What does Genesis 24:6 mean?
ESV: Abraham said to him, “See to it that you do not take my son back there.
NIV: Make sure that you do not take my son back there,' Abraham said.
NASB: Then Abraham said to him, 'Beware that you do not take my son back there!
CSB: Abraham answered him, "Make sure that you don't take my son back there.
NLT: No!' Abraham responded. 'Be careful never to take my son there.
KJV: And Abraham said unto him, Beware thou that thou bring not my son thither again.
Verse Commentary:
Abraham has asked his servant to swear to find a wife for his son Isaac among his extended family back in his old homeland. The servant has asked what to do if a woman cannot be found who is willing to live in Canaan. Should Isaac move to Abraham's old homeland to live in order to be married to one of the women of his extended family? That's a reasonable question, since Abraham is so absolutely set on Isaac marrying a woman from that region.

Here Abraham makes his position clear: in no uncertain terms, Isaac cannot be allowed to go to Mesopotamia. In fact, Abraham instructs the servant not to take Isaac back to that land. Isaac's place is in the Promised Land of Canaan. This is the home of Abraham's future offspring—period. Isaac must not be allowed to leave and, by implication, risk settling outside of Canaan among Abraham's extended family.

Abraham has established why this mission is so critical. Isaac must not marry into a Canaanite family and thus be assimilated into the Canaanite people. This is a spiritual issue, not a racial one: Abraham does not want to risk the identity of Abraham's descendants as God's chosen ones. But Isaac also must not return to Abraham's people and settle outside of the land of promise, which would also risk the family's loss of identity as those who belong to God.

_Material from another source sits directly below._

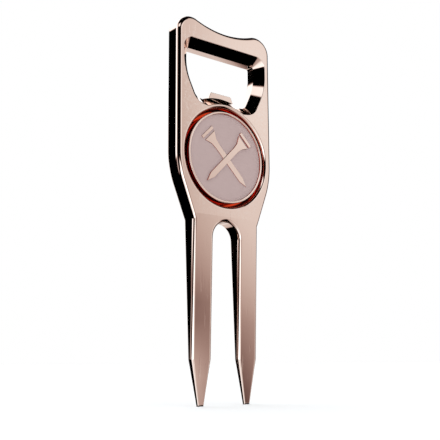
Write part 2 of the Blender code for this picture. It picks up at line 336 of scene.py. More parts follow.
class Solid:
    """A closed mesh in millimetres, which marks its flat faces, its worn points, and its points down the
    well, where red painted reflection and painted shade go.
    """

    def __init__(self):
        self.mesh = bmesh.new()
        self.wear = self.mesh.verts.layers.float.new("wear")
        self.recess = self.mesh.verts.layers.float.new("recess")
        self.strength = self.mesh.faces.layers.int.new("__mod_weightednormals_faceweight")
        self.drawn = self.mesh.faces.layers.int.new("drawn_in")

    def ring(self, outline, depth, wear=0.0):
        """The points of an outline at some depth behind the plate's front face."""
        points = [self.mesh.verts.new((x, FRONT_Y + depth, z)) for x, z in outline]
        for point in points:
            point[self.wear] = wear
        return points

    def face(self, points, flat=False, drawn=False):
        face = self.mesh.faces.new(points)
        face[self.strength] = STRONG_FACE if flat else 0
        face[self.drawn] = int(drawn)

    def band(self, first, second, flat=False, drawn=False):
        """The faces between two rings of equal length."""
        for index in range(len(first)):
            after = (index + 1) % len(first)
            points = (first[index], second[index], second[after], first[after])
            self.face(points, flat, drawn)

    def cap(self, rings, drawn=False):
        """A flat face inside an odd number of the rings."""
        loops = [[(p.co.x, p.co.z) for p in ring] for ring in rings]
        points = [p for ring in rings for p in ring]
        edges = []
        start = 0
        for loop in loops:
            count = len(loop)
            edges += [(start + i, start + (i + 1) % count) for i in range(count)]
            start += count
        flat_points = [Vector(p) for loop in loops for p in loop]
        found = delaunay_2d_cdt(flat_points, edges, [], 0, CLOSE_IN_CAP)
        places, triangles, origins = found[0], found[2], found[3]
        for triangle in triangles:
            middle = sum((places[i] for i in triangle), Vector((0.0, 0.0))) / 3
            if is_inside(middle, loops):
                self.face([points[origins[i][0]] for i in triangle], flat=True, drawn=drawn)

    def finish(self, name):
        """An object, still in millimetres, with smooth curves and crisp edges."""
        mesh = self.mesh
        bmesh.ops.recalc_face_normals(mesh, faces=mesh.faces)
        for face in mesh.faces:
            face.smooth = True
        for edge in mesh.edges:
            if len(edge.link_faces) != 2:
                continue
            angle = edge.calc_face_angle(0.0)
            crease = all(f[self.strength] for f in edge.link_faces) and angle > CREASE_ANGLE
            edge.smooth = not crease and angle < SHARP_ANGLE
        data = bpy.data.meshes.new(name)
        mesh.to_mesh(data)
        mesh.free()
        thing = bpy.data.objects.new(name, data)
        bpy.context.scene.collection.objects.link(thing)
        return thing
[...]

Only one path would work: Isaac must marry a woman from Abraham's people and also live in the land of promise as a people living among, but separate from, the Canaanites.
Verse Context:
Genesis 24:1–9 describes an urgent conversation between Abraham and his most trusted servant. Abraham is asking the servant to swear an oath to find a wife for Isaac from among his own people in Mesopotamia. The servant must not allow Isaac either to marry into a Canaanite family or to leave the promised land of Canaan. With the understanding that he will be released from the oath if no young woman will agree to return with him, the servant swears to find Isaac a wife.
Chapter Summary:
Abraham asks his most trusted servant to travel to his former homeland to find a wife for his son Isaac. Swearing to do so, the servant arrives at the city of Nahor and asks the Lord to show him which young women is appointed for Isaac. Finding Rebekah, the very granddaughter of Abraham's brother Nahor, the servant reveals the reason for his journey to her family. Her father Bethuel and brother Laban agree to allow Rebekah to travel to Canaan and marry Isaac, which she does.
Chapter Context:
Genesis 24 takes place a few years after Sarah has died. Abraham becomes urgent to find Isaac a wife, not among the women of Canaan, but from his own people back in Mesopotamia. His trusted servant, sent to accomplish this mission with the help of the Lord, eventually returns with Rebekah, the granddaughter of Abraham's own brother. Isaac is married to her at the age of 40. Abraham's death is recorded in the following chapter.
Book Summary:
The book of Genesis establishes fundamental truths about God. Among these are His role as the Creator, His holiness, His hatred of sin, His love for mankind, and His willingness to provide for our redemption. We learn not only where mankind has come from, but why the world is in its present form. The book also presents the establishment of Israel, God's chosen people. Many of the principles given in other parts of Scripture depend on the basic ideas presented here in the book of Genesis. Within the framework of the Bible, Genesis explains the bare-bones history of the universe leading up to the captivity of Israel in Egypt, setting the stage for the book of Exodus.